From the viewpoint of somatic genetic alterations, soft tissue tumors (including benign and malignant neoplasms) can be divided into two main categories (each including approximately 50% of soft tissue sarcomas):

  1. (a)

    Neoplasms with specific recurrent (and sometimes pathognomonic) genetic alterations such as chromosomal translocations leading to the formation of fusion genes (also known as chimeric genes and gene fusions), mutations (e.g., activating mutations of KIT oncogene in GIST), and gene amplifications (e.g., MDM2 amplification in well-differentiated and dedifferentiated liposarcoma). These tumors are also characterized by simple karyotypes, with some exceptions (e.g., dedifferentiated liposarcoma). As regards fusion genes, more than 150 such gene fusions have been so far described in approximately one third of soft tissue tumors and 20% of soft tissue sarcomas (a dedicated database of chromosome aberrations and gene fusions in human cancers is available at https://mitelmandatabase.isb-cgc.org/). In most cases, these chimeric genes generate transcription factors such as (e.g., EWSR1-ATF1 in clear cell sarcoma; EWSR1-FLI1 in primitive neuroectodermal tumor/Ewing sarcoma family); other fusion genes encode receptor tyrosine kinases (e.g., ETV6-NTRK3 in congenital mesoblastic nephroma; ALK-containing fusion genes in inflammatory myofibroblastic tumor), growth factors (e.g., COL1A1-PDGFB in dermatofibrosarcoma protuberans; COL6A3-CSF1 in tenosynovial giant cell tumor), chromatin regulators (e.g., BCOR-CCNB3 in undifferentiated round cell sarcoma and SS18-SSX in synovial sarcoma), or other proteins known to be involved in carcinogenesis (e.g., MIR143-NOTCH in glomus tumors). Of note, some fusion genes are present in most (if not all) cases of a given tumor type (e.g., NAB2-STAT6 in solitary fibrous tumor; EWSR1-WT1 in desmoplastic small round cell tumor), but others can be found only in a subset of cases (e.g., about 50% of inflammatory myofibroblastic tumors harbor ALK-containing fusion genes), and others can have more than just one gene partner (e.g., SS18-SSX1 and SS18-SSX2 in synovial sarcoma; FUS-DDIT3 and EWSR1-DDIT3 in myxoid liposarcoma); furthermore, in the same soft tissue tumor, different types of fusion genes can be detected, the same fusion gene can be identified in different soft tissue tumors, and some fusion genes are shared with non-soft tissue neoplasms (e.g., NTRK-containing fusion genes).

  2. (b)

    Neoplasms with complex karyotypes but no specific genetic pattern (e.g., undifferentiated pleomorphic sarcoma, pleomorphic liposarcoma, leiomyosarcoma, pleomorphic rhabdomyosarcoma, and malignant peripheral nerve sheath tumor). The mutational landscape of these tumors shows that—unlike carcinomas—they are characterized mainly by copy number alterations with low mutational burden (associated with a low incidence of microsatellite instability, MSI) and only a few genes recurrently mutated across different histological types (e.g., TP53, ATRX, RB1, NF1, PIK3CA, and PTEN). For a list of most mutated genes in selected soft tissue tumors, see Table 3.1.

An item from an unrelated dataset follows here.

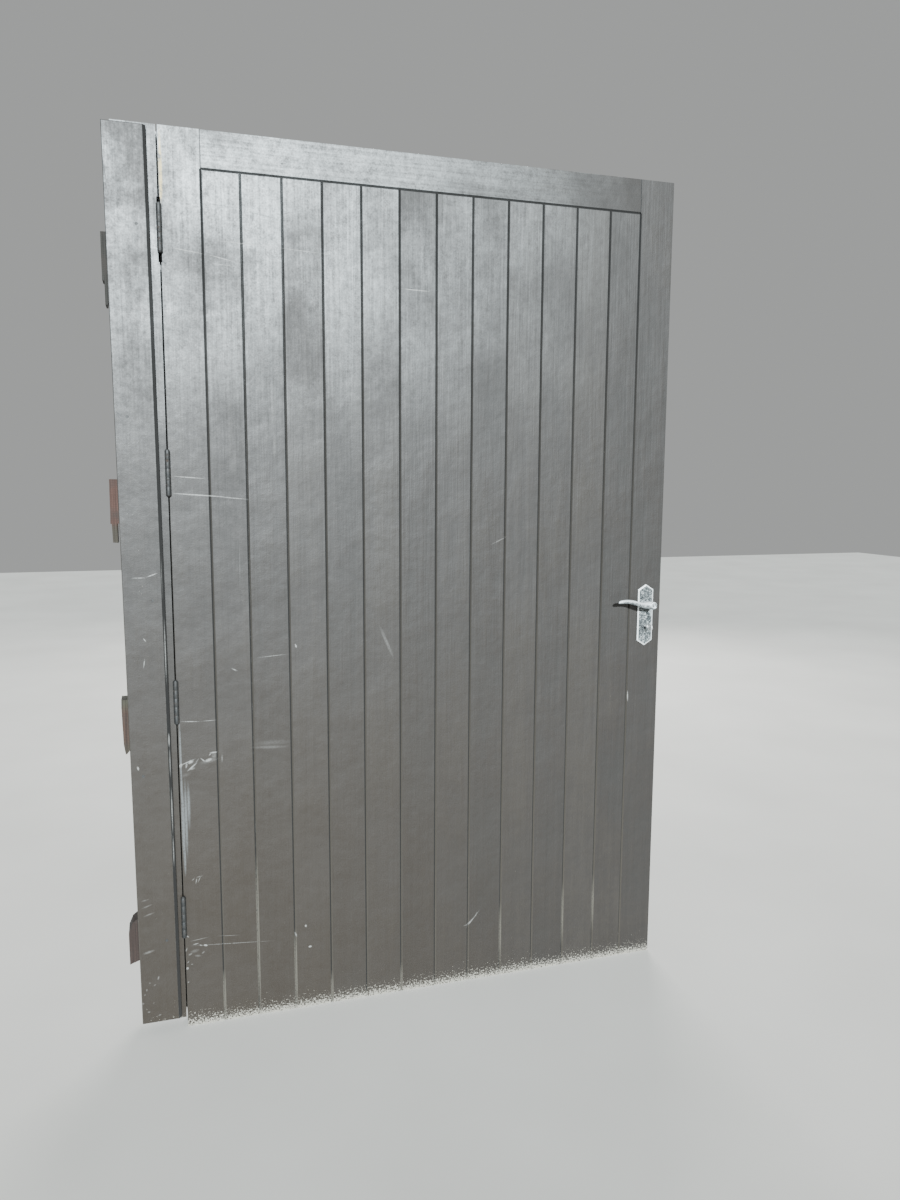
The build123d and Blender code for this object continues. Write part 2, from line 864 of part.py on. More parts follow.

Table 3.1 Top mutated genes in selected soft tissue tumors (only neoplasms with at least 100 samples available were selected). (Source: Catalogue Of Somatic Mutations In Cancer (COSMIC, https://cancer.sanger.ac.uk/cosmic))

Advances in the knowledge of the molecular aberrations underlying the pathogenesis of soft tissue tumors is having a major impact on the diagnostic, prognostic, and therapeutic approach to these tumors: for this reason, the most relevant genetic features are reported in the paragraph entitled “Biomarkers” within the sections dedicated to each soft tissue tumor, in the second part of the book.